Seriously considering another layer above azure to mitigate this in the future. Very disappointing to see.
At least initially their status indicated they're handing the problem but lately it's just been "All Good" and they said they resolved it on twitter but it's not at 100% yet: http://azure.microsoft.com/en-us/status/
Put your servers in different regions, use Azure/Google, BlueMix/AWS, or even hybrid cloud, do something. Have a DR plan.
If the disaster strikes my region, I probably have better things to do than IT things (like running for my life :-).
But with the cloud the disaster could be thousand of kilometers away and still affect me. That's the problem with the cloud : why should I stop working in my remote French town because there's a landslide in Ireland (or wherever they put the European cloud data centers) ?
I don't say the cloud doesn't have it's uses (especially as a redundant backup far far away) but the all cloud model has way more risks than what people think ... and vendors don't rush to explain that.
I'm one of those guy that think the future will be more and more harsh for the western civilization (think collapse of the Soviet Union). There will be less money for everything, infrastructure in particular, things will fail and you will have to deal with it locally and the DIY way.
Their error pages are less graceful than mine.
Didn't receive any calls yet, but i don't think that will take long.
Disgusting management interface
Way to fuck up a mustard sandwich Microsoftie
We moved everything we had away from that Virus named Azure.
What does your client/customer think of you being on Azure? That you chose the crappy solution because your low-tech infrastructure still uses windows, which does not carry a lot of tech cred.

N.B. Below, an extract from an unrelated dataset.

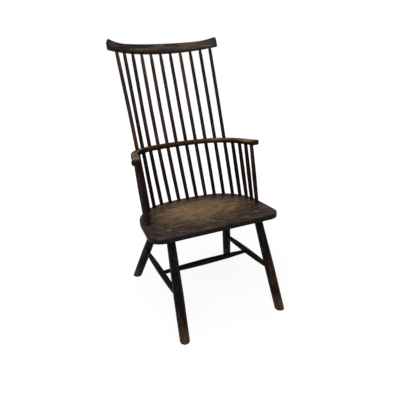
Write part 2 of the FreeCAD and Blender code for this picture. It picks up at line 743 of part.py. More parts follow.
def build_arm_bow(drills):
    """The bent bow, rounded all along, with a hole for each stick."""
    body = new_body("arm_bow_bent", arm_frame)
    outline = new_sketch(body, "arm_outline", Placement(Vector(0, 0, -size("arm_thickness") / 2), Rotation()))
    outline.setExpression("AttachmentOffset.Base.z", "-Sizes.arm_thickness / 2")
    corners = arm_outline(outline)
    bar = pad(body, "arm_pad", outline, "Sizes.arm_thickness")
    upright = edges_at(bar.Shape, lambda point: min(
        math.hypot(point.x - corner.x, point.y - corner.y) for corner in corners
    ) < 1e-4)
    bow = dress_edges(body, "Fillet", "hand_corners", bar, upright, "Sizes.hand_corner_round")
    half = size("arm_thickness") / 2
    rims = edges_at(bow.Shape, lambda point: abs(abs(point.z) - half) < 1e-6)
    dress_edges(body, "Chamfer", "arm_edges", bow, rims, "Sizes.arm_edge_bevel")
    return cut("arm_bow", body, gather("arm_holes", drills))


# The comb


def comb_plan(sketch):
    """Draws the comb in plan: two arcs about one centre, and an end each side."""
    radius, half = size("comb_radius"), size("comb_thickness") / 2
    centre = Vector(0, -radius, 0)
    right = math.acos(size("comb_reach_right") / radius)
    left = math.pi - math.acos(size("comb_reach_left") / radius)
    rims = []
    for offset, word in ((half, " + "), (-half, " - ")):
        circle = Part.Circle(centre, UP, radius + offset)
        index = sketch.addGeometry(Part.ArcOfCircle(circle, right, left), False)
        bind(
            sketch, Sketcher.Constraint("Radius", index, radius + offset),
            "Sizes.comb_radius" + word + "Sizes.comb_thickness / 2",
        )
        rims.append(index)
    for end in (1, 2):
        outer, inner = (sketch.getPoint(index, end) for index in rims)
        line = sketch.addGeometry(Part.LineSegment(outer, inner), False)
        sketch.addConstraint(Sketcher.Constraint("Coincident", line, 1, rims[0], end))
        sketch.addConstraint(Sketcher.Constraint("Coincident", line, 2, rims[1], end))
    sketch.addConstraint(Sketcher.Constraint("Coincident", rims[0], 3, rims[1], 3))
    sketch.addConstraint(Sketcher.Constraint("PointOnObject", rims[0], 3, -2))
    bind(sketch, Sketcher.Constraint("DistanceY", rims[0], 3, -1, 1, radius), "Sizes.comb_radius")


def comb_elevation(sketch):
    """Draws what is cut away round the comb's face: all outside its crest, ears and underside."""
    far = 2 * size("comb_radius")
    frame = [Vector(-far, -far, 0), Vector(far, -far, 0), Vector(far, far, 0), Vector(-far, far, 0)]
    for corner in range(4):
        sketch.addGeometry(Part.LineSegment(frame[corner], frame[(corner + 1) % 4]), False)
    drop, crest = size("comb_end_drop"), size("comb_middle_rise")
    left, right = size("comb_reach_left"), size("comb_reach_right")
    shoulder = Vector(size("comb_shoulder_reach"), size("comb_shoulder_rise"), 0)
    underside = [Vector(-left, -drop, 0), Vector(0, 0, 0), Vector(right, -drop, 0)]
    sketch.addGeometry(Part.ArcOfCircle(*underside), False)
    sketch.addGeometry(Part.ArcOfCircle(mirrored(shoulder, -1), Vector(0, crest, 0), shoulder), False)
    fall = 2 * math.atan((crest - shoulder.y) / shoulder.x)
    for reach, side in ((right, 1), (left, -1)):
        ear = Vector(reach - size("comb_ear_length"), size("comb_ear_rise"), 0)
        chord = ear - shoulder
        climb = math.atan2(chord.y, chord.x)
        sag = chord.Length / 2 * math.tan((fall + climb) / 2)
        hollow = between(shoulder, ear, 0.5) + Vector(math.sin(climb), -math.cos(climb), 0) * sag
        rise = fall + 2 * climb
        radius = size("comb_ear_length") / (1 + math.sin(rise))
        centre = ear + Vector(math.sin(rise), -math.cos(rise), 0) * radius
        knuckle = centre + Vector(math.sqrt(0.5), math.sqrt(0.5), 0) * radius
        tip = centre + Vector(radius, 0, 0)
        rim = [mirrored(point, side) for point in (shoulder, hollow, ear, knuckle, tip)]
        sketch.addGeometry(Part.ArcOfCircle(*rim[:3]), False)
        sketch.addGeometry(Part.ArcOfCircle(*rim[2:]), False)
        sketch.addGeometry(Part.LineSegment(rim[4], Vector(side * reach, -drop, 0)), False)


def build_comb(drills):
    """The comb: a curved strip cut to its crest and ears, its edges rounded, bored from beneath."""
    body = new_body("comb_rail", comb_frame)
    plan = new_sketch(body, "comb_plan", Placement(Vector(0, 0, -2 * size("comb_end_drop")), Rotation()))
    comb_plan(plan)
    strip = pad(body, "comb_strip", plan, "Sizes.comb_middle_rise + 3 * Sizes.comb_end_drop")
    elevation = new_sketch(body, "comb_elevation", None, "XZ_Plane")
    comb_elevation(elevation)
    trim = body.newObject("PartDesign::Pocket", "comb_trim")
    trim.Profile = elevation
    trim.Type = "ThroughAll"
    trim.SideType = "Symmetric"
    doc.recompute()
    if trim.Shape.Volume >= 0.95 * strip.Shape.Volume:
        raise RuntimeError("the comb's face was not cut")
    centre = Vector(0, -size("comb_radius"), 0)
    half = size("comb_thickness") / 2

    def lies_at(radius):
        return lambda point: abs(math.hypot(point.x - centre.x, point.y - centre.y) - radius) < 1e-4

    front_rim = edges_at(trim.Shape, lies_at(size("comb_radius") - half))
    eased = dress_edges(body, "Chamfer", "comb_front_edges", trim, front_rim, "Sizes.comb_front_bevel")
    back_rim = edges_at(eased.Shape, lies_at(size("comb_radius") + half))
    dress_edges(body, "Chamfer", "comb_back_edges", eased, back_rim, "Sizes.comb_back_bevel")
    return cut("comb", body, gather("comb_holes", drills))


# The sticks


def stick_body(name, start, end, stations):
    """A round stick lofted through stations: (word, size, placement in the chair)."""
    placement = toward(start, end)
    body = new_body(name, placement)
    sections = [
        round_section(body, "%s_%s" % (name, word), alias, placement.inverse() * station)
        for word, alias, station in stations
    ]
    loft(body, name + "_loft", sections)
    return body


def build_long_stick(name, spring):
    """One long stick, sprung back a little where it passes through the arm bow."""
    in_seat = size("seat_socket_depth") - size("socket_bottom_gap")
    in_comb = size("comb_socket_depth") - size("socket_bottom_gap")
    return stick_body(name, spring.seat, spring.comb, (
        ("foot", "long_stick_seat_diameter", spring.place(spring.seat, -in_seat)),
        ("seat", "long_stick_seat_diameter", spring.place(spring.seat)),
        ("lower", "long_stick_lower_diameter", spring.share(spring.seat, spring.arm, 0.5)),
        ("arm", "long_stick_arm_diameter", spring.place(spring.arm)),
        ("upper", "long_stick_upper_diameter", spring.share(spring.arm, spring.comb, 0.4)),
        ("neck", "long_stick_neck_diameter", spring.share(spring.arm, spring.comb, 0.93)),
        ("comb", "long_stick_comb_diameter", spring.place(spring.comb, -size("comb_tenon_show"))),
        ("top", "long_stick_comb_diameter", spring.place(spring.comb, in_comb)),
    ))


def build_arm_stick(name, seat, arm):
    """One short stick, through the arm bow, its end section lying in the bow's top."""
    axis = (arm - seat).normalize()
    turn = Rotation(UP, axis)
    in_seat = size("seat_socket_depth") - size("socket_bottom_gap")
    bow_up = arm_frame.Rotation.multVec(UP)
    flush = arm + axis * (size("arm_thickness") / 2 / axis.dot(bow_up))
    return stick_body(name, seat, arm, (
        ("foot", "arm_stick_end_diameter", Placement(seat - axis * in_seat, turn)),
        ("seat", "arm_stick_end_diameter", Placement(seat, turn)),
        ("swell", "arm_stick_swell_diameter", Placement(between(seat, arm, 0.45), turn)),
        ("neck", "arm_stick_end_diameter", Placement(arm - axis * size("arm_thickness"), turn)),
        ("top", "arm_stick_end_diameter", Placement(flush, arm_frame.Rotation)),
    ))


# The whole chair

pieces = []
clear_of = "Sizes.%s / 2 + Sizes.socket_clearance"
seat_drills, arm_drills, comb_drills = [], [], []


def moved_along(placement, distance):
    """The placement moved along its own Z."""
    return Placement(placement.multVec(UP * distance), placement.Rotation)


def drill_down(name, placement, diameter, depth):
    """A socket drilled down into the seat along the placement's own Z."""
    start = moved_along(placement, -size(depth))
    return drill(name, clear_of % diameter, "Sizes.%s + Sizes.bore_overrun" % depth, start)


def drill_up(name, placement, diameter, depth):
    """A socket drilled up into the comb along the placement's own Z."""
    start = moved_along(placement, -size("bore_overrun"))
    return drill(name, clear_of % diameter, "Sizes.%s + Sizes.bore_overrun" % depth, start)


def drill_through(name, placement, diameter):
    """A hole through the arm bow along the placement's own Z."""
    start = moved_along(placement, -1.5 * size("arm_thickness"))
    return drill(name, clear_of % diameter, "3 * Sizes.arm_thickness", start)


for place in range(2 * LONG_STICKS_EACH_SIDE + 1):
    number = abs(place - LONG_STICKS_EACH_SIDE)
    side = 1 if place >= LONG_STICKS_EACH_SIDE else -1
    label = "long_stick_%02d" % (place + 1)
    spring = Spring(number, side)
    pieces.append(build_long_stick(label, spring))
    at_seat, at_arm, at_comb = (spring.place(point) for point in (spring.seat, spring.arm, spring.comb))
    seat_drills.append(drill_down(label + "_seat_drill", at_seat, "long_stick_seat_diameter", "seat_socket_depth"))
    arm_drills.append(drill_through(label + "_arm_drill", at_arm, "long_stick_arm_diameter"))
    comb_drills.append(drill_up(label + "_comb_drill", at_comb, "long_stick_comb_diameter", "comb_socket_depth"))

for side, word in ((-1, "left"), (1, "right")):
    for place in range(1, ARM_STICKS_EACH_SIDE + 1):
        label = "arm_stick_%s_%d" % (word, place)
        seat_end = seat_point(LONG_STICKS_EACH_SIDE + place, side)
        arm_end = arm_point(LONG_STICKS_EACH_SIDE + place, side)
        pieces.append(build_arm_stick(label, seat_end, arm_end))
        turn = Rotation(UP, arm_end - seat_end)
        seat_drills.append(drill_down(
            label + "_seat_drill", Placement(seat_end, turn), "arm_stick_end_diameter", "seat_socket_depth"
        ))
        arm_drills.append(drill_through(
            label + "_arm_drill", Placement(arm_end, turn), "arm_stick_end_diameter"
        ))

leg_drills = [
    drill(name + "_mortise", clear_of % "leg_tenon_diameter", TENON_REACH, tenon_foot(name)) for name in LEGS
]
pieces.append(build_seat(leg_drills, seat_drills))
pieces.append(build_arm_bow(arm_drills))
pieces.append(build_comb(comb_drills))

leg_mortises = {name: [] for name in LEGS}
rail_middles = {}
leg_neck = size("leg_swell_flats") / 2 + size("tenon_stop")
for side, word in ((-1, "left"), (1, "right")):
    front_name, rear_name = "front_leg_" + word, "rear_leg_" + word
    front = leg_point(front_name, size(word + "_stretcher_front"))
    rear = leg_point(rear_name, size(word + "_stretcher_rear"))
    rail = build_rail("side_stretcher_" + word, rear, front, "stretcher", leg_neck, leg_neck)
    for leg, here, there in ((front_name, front, rear), (rear_name, rear, front)):
        leg_mortises[leg].append(mortise(leg + "_mortise_drill", here, there, "stretcher_end_diameter"))
    rail_middles[word] = (rail, between(rear, front, size("middle_place")))

middle_neck = size("stretcher_swell_diameter") / 2 + size("tenon_stop")
left_middle, right_middle = rail_middles["left"][1], rail_middles["right"][1]
for word, here, there in (("left", left_middle, right_middle), ("right", right_middle, left_middle)):
    socket = mortise("middle_mortise_" + word, here, there, "middle_end_diameter")
    pieces.append(cut("side_stretcher_" + word, rail_middles[word][0], socket))
middle = build_rail("middle_stretcher", left_middle, right_middle, "middle", middle_neck, middle_neck)
middle.Label = "middle_stretcher"
pieces.append(middle)

below_seat = slab("below_seat", "0", "Sizes.seat_height - Sizes.seat_thickness - Sizes.leg_shoulder_gap")
seat_space = slab("seat_space", "Sizes.seat_height / 2", "Sizes.seat_height / 2")
for leg in LEGS:
    pieces.append(build_leg(leg, below_seat, seat_space, leg_mortises[leg]))
    wedge_label = "leg_wedge_" + "_".join(part for part in leg.split("_") if part != "leg")
    pieces.append(build_wedge(wedge_label, leg, seat_space))

doc.recompute()

faults = [item.Label for item in doc.Objects if "Invalid" in item.State or "Error" in item.State]
faults += [piece.Label for piece in pieces if piece.Shape.isNull() or not piece.Shape.isValid()]
faults += [piece.Label for piece in pieces if len(piece.Shape.Solids) != 1]
if faults:
    raise RuntimeError("not built: " + ", ".join(faults))

os.makedirs("parts", exist_ok=True)
whole_box = FreeCAD.BoundBox()
for piece in pieces:
    piece.Shape.exportStep("parts/%s.step" % piece.Label)
    whole_box.add(piece.Shape.BoundBox)
print("%d pieces, from %s to %s" % (
    len(pieces),
    tuple(round(number, 2) for number in (whole_box.XMin, whole_box.YMin, whole_box.ZMin)),
    tuple(round(number, 2) for number in (whole_box.XMax, whole_box.YMax, whole_box.ZMax)),
))
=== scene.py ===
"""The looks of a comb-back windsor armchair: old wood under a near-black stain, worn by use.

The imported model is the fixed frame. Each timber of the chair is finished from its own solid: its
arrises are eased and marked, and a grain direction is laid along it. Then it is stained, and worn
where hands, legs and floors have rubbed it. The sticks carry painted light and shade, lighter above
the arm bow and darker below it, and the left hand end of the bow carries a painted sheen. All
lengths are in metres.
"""

from __future__ import annotations

import logging
import math
from dataclasses import dataclass, field
from enum import Enum
from typing import Any, Iterable, Sequence

import bmesh
import bpy
import numpy as np
from mathutils import Matrix, Vector

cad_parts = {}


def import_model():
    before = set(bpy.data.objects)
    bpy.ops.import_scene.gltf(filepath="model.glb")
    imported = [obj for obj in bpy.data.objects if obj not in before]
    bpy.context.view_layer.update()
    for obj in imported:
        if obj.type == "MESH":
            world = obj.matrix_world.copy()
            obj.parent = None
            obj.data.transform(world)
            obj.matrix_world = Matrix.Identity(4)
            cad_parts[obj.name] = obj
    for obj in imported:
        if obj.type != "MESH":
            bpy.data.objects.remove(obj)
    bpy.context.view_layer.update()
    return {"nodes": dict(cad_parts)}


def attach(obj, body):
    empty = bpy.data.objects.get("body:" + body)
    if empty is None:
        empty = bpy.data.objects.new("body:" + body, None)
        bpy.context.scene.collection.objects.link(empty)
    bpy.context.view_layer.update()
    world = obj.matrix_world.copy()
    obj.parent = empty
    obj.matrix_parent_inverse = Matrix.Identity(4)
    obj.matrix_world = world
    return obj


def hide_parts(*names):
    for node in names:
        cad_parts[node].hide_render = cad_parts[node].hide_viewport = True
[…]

20% of Azure VMs are Linux.
You are not well informed.
More likely the have _something_ which runs on Azure. Fortune 500s are, pretty much by definition, quite large - and probably have tons of departments and sub departments. And at least one of those departments probably has a task of trying out new things, like Azure, by running something on it.
What surprises me is that nearly 20% of Fortune 500s _don't_ have something running on Azure.
(I wonder what percentage "run on" Amazon)
* Most major companies use more than one cloud provider
* "Use" is a very loose term here. It could mean anything from "the accounts team in some branch office uses S3 to back up their Sage data (or uses an online backup service that uses S3 in the back end)" to "they run their main product on our infrastructure".